Me? I got a job out of college and moved to another one three months later. Than, nine months after that I moved again. Then two years after that. Then two and a half years after that. I've now been with a company I love for over two years and have no desire to go elsewhere. But it took me 7 years to get here. Now, before you go ballistic and call me a job hopper, I'll do it for you. I was a job hopper out of college. I had a degree, and as soon as I got to my first job, I realized I hated it. I hated being behind a desk 40 hours a week making meager money for a boss I hated. My parents all but flipped out, saying, "But they have dental! And 401k! Don't you dare quit!" So I quit and found something else that had dental and 401k.
My point is, if I had stayed at that job I hated, I never would have to do better for myself. I'm not saying there is anything wrong with longevity at a company. It certainly looks better on a resume. But if you're miserable, aren't you doing yourself and the company a disservice? Yes, you are. I will teach my stepchildren that the first isn't always best. (That lesson works with sex, too, by the way.) I want to challenge my step daughters to keep pushing, to keep looking for the job that will make them feel proud and excited and motivated if the one they have isn't holding up its end of the bargain.
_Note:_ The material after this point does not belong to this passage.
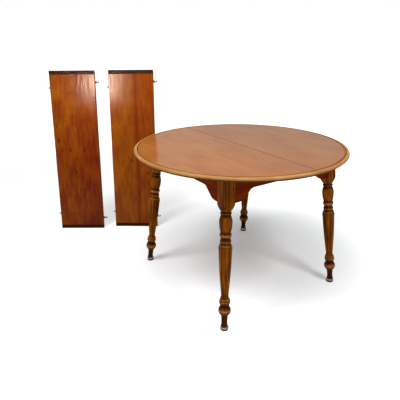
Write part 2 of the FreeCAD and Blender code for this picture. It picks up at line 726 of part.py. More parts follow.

It wasn't easy for me. I was fired from one job and laid off from another. I struggled. I cried. But I learned a lesson from each employer I worked for. And looking back, each one of my jobs prepared me for the next, culminating in a career I actually look forward to every day. And if, someday, the job I currently hold fails to stimulate me the way it does now, I'll be on the search for something that does. If my step daughters land one job that lasts them 50 years, I will be just as proud as I would if it takes them 15 jobs to find what makes them happy.
And that's the truth.
What lies will you never tell you children or stepchildren? Do you worry about the lies they're learning from other kids and adults? How do you handle it?